May 02, 2005

I Don't DO Diets

I don't do diets. One time, 4 weeks before attending a wedding in Hawaii, I signed up for Weight Watchers online. The good news: I lost 8 pounds in a month. The bad news: 1) I thought about food 24/7 for 4 weeks. 2) It didn't emphasize healthy eating (what! no fruit juice?!) 3. You need to give 30 days notice to quit, so I wasted $29.99 by not cancelling before I started! I never want to do that again. Food should NOT be something to obess about.

Seeing how I may have a romantic visitor here in 5 weeks, what am I thinking about? My figure. Muscle Mass vs. Body Fat. Bleck.
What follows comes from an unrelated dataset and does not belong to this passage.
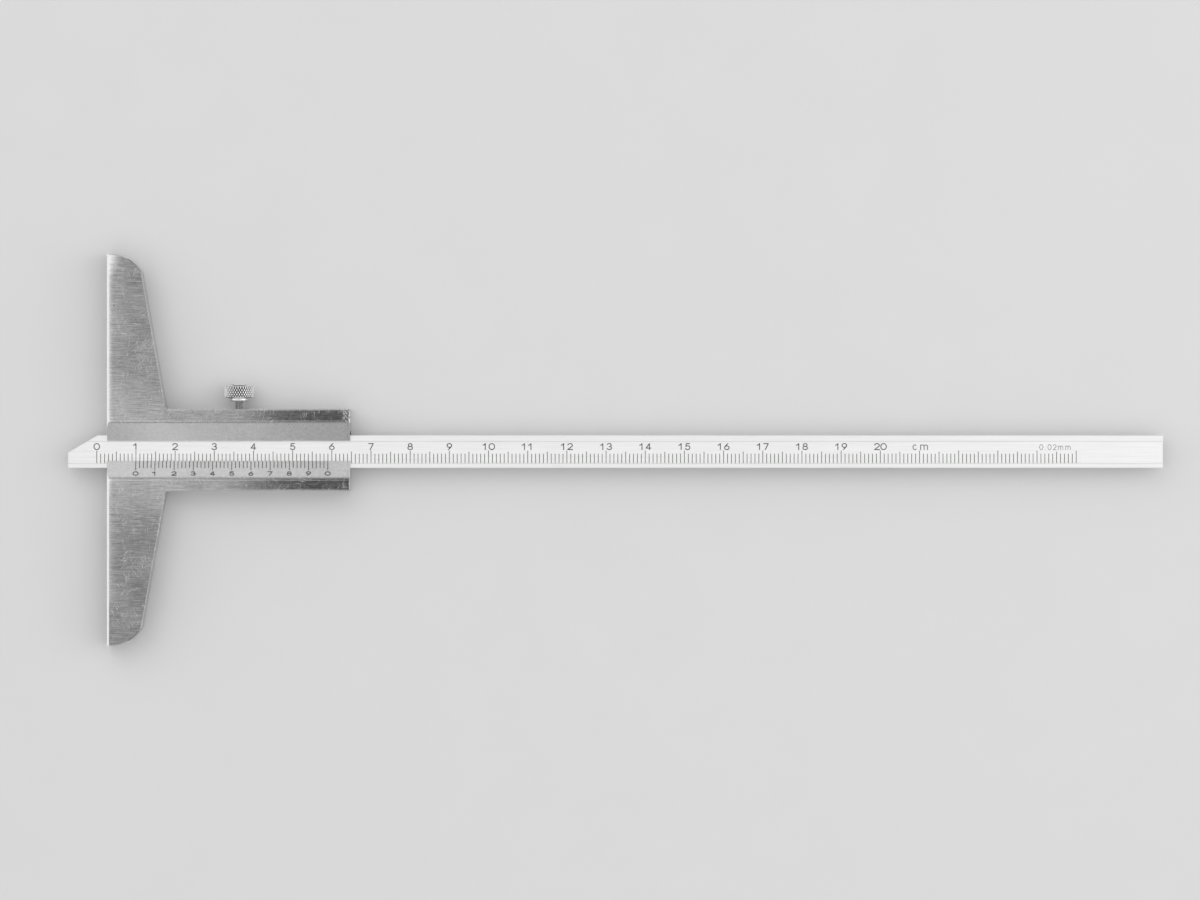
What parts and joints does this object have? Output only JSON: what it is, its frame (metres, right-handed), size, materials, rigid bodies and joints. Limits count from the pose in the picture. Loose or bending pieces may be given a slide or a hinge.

And do you know what I want right now? I want pizza. Or, better yet, baked goods. Back in the day (the day of what or why I don't know), I had this thing about Bisquick. I f*ck'g loved that sh*t. Do up some batter with just water and some [no, LOTS of] sugar, and you have *BING*: sweet sweet bisquits. A cheap, quick baked-good treasure. And I want some of that. RIGHT NOW!

Sigh. But I don't have pizza. And I don't have Bisquick. I have some Aunt Jemima pancake mix, but what an effort (trust me, if I had fresh eggs in the house it would be no effort at all)! Besides, I'm not in the mood for syrup.

The point is, I don't diet. And I'd like to munch on these things right now, but it's 10:42 pm and I'm smart enough to know (and too lazy as well) that falling under pressure will disrupt my muscle-to-fat ratio and therefore make me feel like crap when the Dutchman comes.

OK. I feel better now. Thanks for letting me let that out. Bisquick.